**What is expected**.
Only the lines from the one containing "Continue the build123d" through the one containing "VIEW_DISTANCE = 1.5" are to be copied, exactly and with both ends kept.

**Working data**.
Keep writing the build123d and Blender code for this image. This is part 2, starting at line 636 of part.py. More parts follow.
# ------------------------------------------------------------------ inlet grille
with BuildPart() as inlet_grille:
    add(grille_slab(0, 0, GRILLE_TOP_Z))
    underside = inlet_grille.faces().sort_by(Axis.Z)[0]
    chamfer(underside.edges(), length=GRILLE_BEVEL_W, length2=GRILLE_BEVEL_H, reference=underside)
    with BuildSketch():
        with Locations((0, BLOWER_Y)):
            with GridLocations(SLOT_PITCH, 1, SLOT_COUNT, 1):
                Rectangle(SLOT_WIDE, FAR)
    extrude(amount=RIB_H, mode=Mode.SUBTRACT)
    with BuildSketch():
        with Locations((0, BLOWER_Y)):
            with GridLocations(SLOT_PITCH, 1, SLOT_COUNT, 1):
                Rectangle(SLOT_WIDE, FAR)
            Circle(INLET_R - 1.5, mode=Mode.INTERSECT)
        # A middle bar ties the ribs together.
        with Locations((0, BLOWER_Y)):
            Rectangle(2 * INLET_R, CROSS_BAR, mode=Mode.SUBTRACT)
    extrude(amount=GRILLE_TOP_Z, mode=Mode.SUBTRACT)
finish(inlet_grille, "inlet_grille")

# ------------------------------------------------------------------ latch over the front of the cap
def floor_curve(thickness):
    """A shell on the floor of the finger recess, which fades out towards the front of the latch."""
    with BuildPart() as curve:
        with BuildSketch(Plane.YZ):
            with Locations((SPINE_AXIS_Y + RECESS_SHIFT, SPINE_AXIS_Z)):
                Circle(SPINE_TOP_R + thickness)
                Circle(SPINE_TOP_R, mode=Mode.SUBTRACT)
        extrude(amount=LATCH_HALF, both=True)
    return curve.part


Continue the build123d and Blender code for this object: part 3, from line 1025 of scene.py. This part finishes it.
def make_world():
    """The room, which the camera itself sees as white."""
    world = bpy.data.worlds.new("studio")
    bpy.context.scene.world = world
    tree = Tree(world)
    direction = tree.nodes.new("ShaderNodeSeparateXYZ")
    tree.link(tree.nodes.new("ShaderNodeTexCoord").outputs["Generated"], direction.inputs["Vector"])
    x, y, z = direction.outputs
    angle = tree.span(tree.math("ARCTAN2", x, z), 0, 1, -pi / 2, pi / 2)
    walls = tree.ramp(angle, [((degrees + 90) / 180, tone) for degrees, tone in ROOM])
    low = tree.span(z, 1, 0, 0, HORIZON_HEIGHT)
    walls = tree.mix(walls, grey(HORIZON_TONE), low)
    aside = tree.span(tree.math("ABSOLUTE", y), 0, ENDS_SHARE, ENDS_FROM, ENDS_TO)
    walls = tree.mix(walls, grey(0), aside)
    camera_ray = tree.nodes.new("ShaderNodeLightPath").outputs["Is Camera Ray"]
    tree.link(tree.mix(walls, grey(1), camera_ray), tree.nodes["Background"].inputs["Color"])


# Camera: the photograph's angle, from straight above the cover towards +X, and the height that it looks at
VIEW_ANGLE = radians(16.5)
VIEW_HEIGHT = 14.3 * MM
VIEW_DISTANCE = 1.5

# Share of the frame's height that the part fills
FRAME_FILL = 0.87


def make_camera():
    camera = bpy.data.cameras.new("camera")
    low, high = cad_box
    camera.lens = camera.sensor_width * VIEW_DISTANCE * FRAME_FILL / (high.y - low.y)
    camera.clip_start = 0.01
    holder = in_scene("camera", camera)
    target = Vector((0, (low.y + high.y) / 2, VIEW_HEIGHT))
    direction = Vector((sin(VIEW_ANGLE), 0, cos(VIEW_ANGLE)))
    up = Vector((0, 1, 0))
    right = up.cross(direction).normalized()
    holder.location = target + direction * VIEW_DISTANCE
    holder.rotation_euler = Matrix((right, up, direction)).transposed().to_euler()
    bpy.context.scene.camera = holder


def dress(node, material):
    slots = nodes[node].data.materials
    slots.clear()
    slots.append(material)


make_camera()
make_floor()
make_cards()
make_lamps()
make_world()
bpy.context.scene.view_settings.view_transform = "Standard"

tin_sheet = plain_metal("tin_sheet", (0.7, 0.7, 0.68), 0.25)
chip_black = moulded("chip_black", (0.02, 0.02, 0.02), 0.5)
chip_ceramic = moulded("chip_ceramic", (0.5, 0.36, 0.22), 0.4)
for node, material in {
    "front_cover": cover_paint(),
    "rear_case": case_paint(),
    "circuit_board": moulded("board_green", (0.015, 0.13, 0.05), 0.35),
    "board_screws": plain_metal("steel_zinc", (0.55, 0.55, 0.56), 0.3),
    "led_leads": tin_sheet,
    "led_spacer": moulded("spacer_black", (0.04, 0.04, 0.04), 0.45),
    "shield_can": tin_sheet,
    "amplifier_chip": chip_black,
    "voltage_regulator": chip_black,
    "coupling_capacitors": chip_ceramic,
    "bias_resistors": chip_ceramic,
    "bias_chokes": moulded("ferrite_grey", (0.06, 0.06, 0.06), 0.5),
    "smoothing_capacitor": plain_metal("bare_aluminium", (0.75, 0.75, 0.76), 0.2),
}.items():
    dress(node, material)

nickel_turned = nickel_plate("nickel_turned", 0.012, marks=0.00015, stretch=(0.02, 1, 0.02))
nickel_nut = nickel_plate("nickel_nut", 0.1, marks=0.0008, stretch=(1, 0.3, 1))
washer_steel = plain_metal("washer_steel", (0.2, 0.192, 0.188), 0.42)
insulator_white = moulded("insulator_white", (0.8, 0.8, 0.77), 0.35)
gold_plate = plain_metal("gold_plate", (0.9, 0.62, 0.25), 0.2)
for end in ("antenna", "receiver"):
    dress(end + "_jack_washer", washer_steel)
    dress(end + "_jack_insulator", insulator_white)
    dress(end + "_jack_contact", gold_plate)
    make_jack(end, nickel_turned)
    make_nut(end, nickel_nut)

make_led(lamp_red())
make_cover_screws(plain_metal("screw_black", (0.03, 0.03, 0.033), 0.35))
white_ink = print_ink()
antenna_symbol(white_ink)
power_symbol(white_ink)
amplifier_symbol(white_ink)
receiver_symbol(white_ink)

**Solution to this exercise**.
Continue the build123d and Blender code for this object: part 3, from line 1025 of scene.py. This part finishes it.
def make_world():
    """The room, which the camera itself sees as white."""
    world = bpy.data.worlds.new("studio")
    bpy.context.scene.world = world
    tree = Tree(world)
    direction = tree.nodes.new("ShaderNodeSeparateXYZ")
    tree.link(tree.nodes.new("ShaderNodeTexCoord").outputs["Generated"], direction.inputs["Vector"])
    x, y, z = direction.outputs
    angle = tree.span(tree.math("ARCTAN2", x, z), 0, 1, -pi / 2, pi / 2)
    walls = tree.ramp(angle, [((degrees + 90) / 180, tone) for degrees, tone in ROOM])
    low = tree.span(z, 1, 0, 0, HORIZON_HEIGHT)
    walls = tree.mix(walls, grey(HORIZON_TONE), low)
    aside = tree.span(tree.math("ABSOLUTE", y), 0, ENDS_SHARE, ENDS_FROM, ENDS_TO)
    walls = tree.mix(walls, grey(0), aside)
    camera_ray = tree.nodes.new("ShaderNodeLightPath").outputs["Is Camera Ray"]
    tree.link(tree.mix(walls, grey(1), camera_ray), tree.nodes["Background"].inputs["Color"])


# Camera: the photograph's angle, from straight above the cover towards +X, and the height that it looks at
VIEW_ANGLE = radians(16.5)
VIEW_HEIGHT = 14.3 * MM
VIEW_DISTANCE = 1.5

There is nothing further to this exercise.